*RECORDED INFORMATION*.
* start *

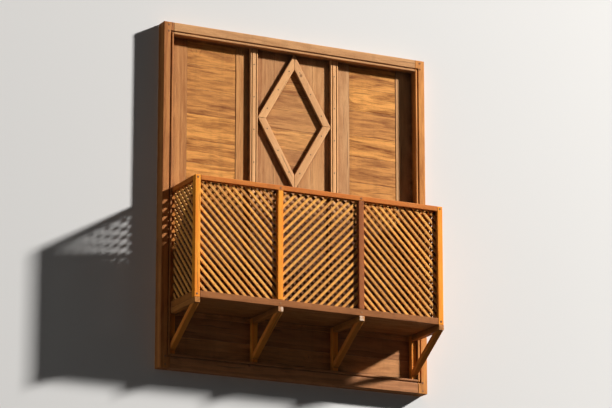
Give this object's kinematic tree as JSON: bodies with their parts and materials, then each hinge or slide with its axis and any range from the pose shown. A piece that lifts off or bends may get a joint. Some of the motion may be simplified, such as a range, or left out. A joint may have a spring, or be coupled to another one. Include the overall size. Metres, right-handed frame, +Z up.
{
  "type": "mashrabiya window screen",
  "caption": "Timber casing with full-height leaves and a diamond of battens, and a projecting lattice box on diagonal brackets, open at the top.",
  "frame": {"origin": "middle of the flat back face of the casing, at the level of the top of the box floor", "axes": "+Z up, +Y into the wall, +X to the right seen from the street"},
  "size_m": [2.2, 0.504, 2.615],
  "materials": {
    "frame_wood": "planed timber, oiled, pinkish tan with worn edges",
    "leaf_wood": "planed boards, oiled, warm orange tan with wavy grain",
    "lattice_wood": "sawn slats, varnished, golden orange",
    "shaded_wood": "rough timber, weathered brown"
  },
  "bodies": {
    "root": {"apron_boards": "shaded_wood", "bearer_1": "shaded_wood", "bearer_2": "shaded_wood", "bearer_3": "shaded_wood", "bearer_4": "shaded_wood", "bottom_rail": "shaded_wood", "centre_leaf_boards": "leaf_wood", "diamond_batten_lower_left": "frame_wood", "diamond_batten_lower_right": "frame_wood", "diamond_batten_upper_left": "frame_wood", "diamond_batten_upper_right": "frame_wood", "diamond_panel": "leaf_wood", "floor_boards": "shaded_wood", "floor_transom": "shaded_wood", "front_bottom_rail": "frame_wood", "front_posts": "frame_wood", "front_top_rail": "frame_wood", "head_rail": "frame_wood", "lattice_front_centre": "lattice_wood", "lattice_front_left": "lattice_wood", "lattice_front_right": "lattice_wood", "lattice_left_side": "lattice_wood", "lattice_right_side": "lattice_wood", "left_bottom_rail": "frame_wood", "left_corner_post": "frame_wood", "left_cover_batten": "frame_wood", "left_jamb": "frame_wood", "left_leaf_boards": "leaf_wood", "left_leaf_stiles": "leaf_wood", "left_top_rail": "frame_wood", "right_bottom_rail": "frame_wood", "right_corner_post": "frame_wood", "right_cover_batten": "frame_wood", "right_jamb": "frame_wood", "right_leaf_boards": "leaf_wood", "right_leaf_stiles": "leaf_wood", "right_top_rail": "frame_wood", "strut_1": "shaded_wood", "strut_2": "shaded_wood", "strut_3": "shaded_wood", "strut_4": "shaded_wood", "wall_post_1": "shaded_wood", "wall_post_2": "shaded_wood", "wall_post_3": "shaded_wood", "wall_post_4": "shaded_wood"}
  },
  "joints": []
}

* end *

*TASK DETAILS*.
Reproduce the material verbatim, line by line.

*ANSWER FOR THE TASK*.
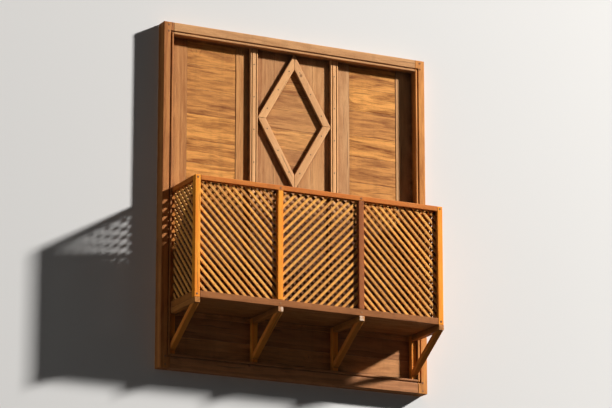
Give this object's kinematic tree as JSON: bodies with their parts and materials, then each hinge or slide with its axis and any range from the pose shown. A piece that lifts off or bends may get a joint. Some of the motion may be simplified, such as a range, or left out. A joint may have a spring, or be coupled to another one. Include the overall size. Metres, right-handed frame, +Z up.
{
  "type": "mashrabiya window screen",
  "caption": "Timber casing with full-height leaves and a diamond of battens, and a projecting lattice box on diagonal brackets, open at the top.",
  "frame": {"origin": "middle of the flat back face of the casing, at the level of the top of the box floor", "axes": "+Z up, +Y into the wall, +X to the right seen from the street"},
  "size_m": [2.2, 0.504, 2.615],
  "materials": {
    "frame_wood": "planed timber, oiled, pinkish tan with worn edges",
    "leaf_wood": "planed boards, oiled, warm orange tan with wavy grain",
    "lattice_wood": "sawn slats, varnished, golden orange",
    "shaded_wood": "rough timber, weathered brown"
  },
  "bodies": {
    "root": {"apron_boards": "shaded_wood", "bearer_1": "shaded_wood", "bearer_2": "shaded_wood", "bearer_3": "shaded_wood", "bearer_4": "shaded_wood", "bottom_rail": "shaded_wood", "centre_leaf_boards": "leaf_wood", "diamond_batten_lower_left": "frame_wood", "diamond_batten_lower_right": "frame_wood", "diamond_batten_upper_left": "frame_wood", "diamond_batten_upper_right": "frame_wood", "diamond_panel": "leaf_wood", "floor_boards": "shaded_wood", "floor_transom": "shaded_wood", "front_bottom_rail": "frame_wood", "front_posts": "frame_wood", "front_top_rail": "frame_wood", "head_rail": "frame_wood", "lattice_front_centre": "lattice_wood", "lattice_front_left": "lattice_wood", "lattice_front_right": "lattice_wood", "lattice_left_side": "lattice_wood", "lattice_right_side": "lattice_wood", "left_bottom_rail": "frame_wood", "left_corner_post": "frame_wood", "left_cover_batten": "frame_wood", "left_jamb": "frame_wood", "left_leaf_boards": "leaf_wood", "left_leaf_stiles": "leaf_wood", "left_top_rail": "frame_wood", "right_bottom_rail": "frame_wood", "right_corner_post": "frame_wood", "right_cover_batten": "frame_wood", "right_jamb": "frame_wood", "right_leaf_boards": "leaf_wood", "right_leaf_stiles": "leaf_wood", "right_top_rail": "frame_wood", "strut_1": "shaded_wood", "strut_2": "shaded_wood", "strut_3": "shaded_wood", "strut_4": "shaded_wood", "wall_post_1": "shaded_wood", "wall_post_2": "shaded_wood", "wall_post_3": "shaded_wood", "wall_post_4": "shaded_wood"}
  },
  "joints": []
}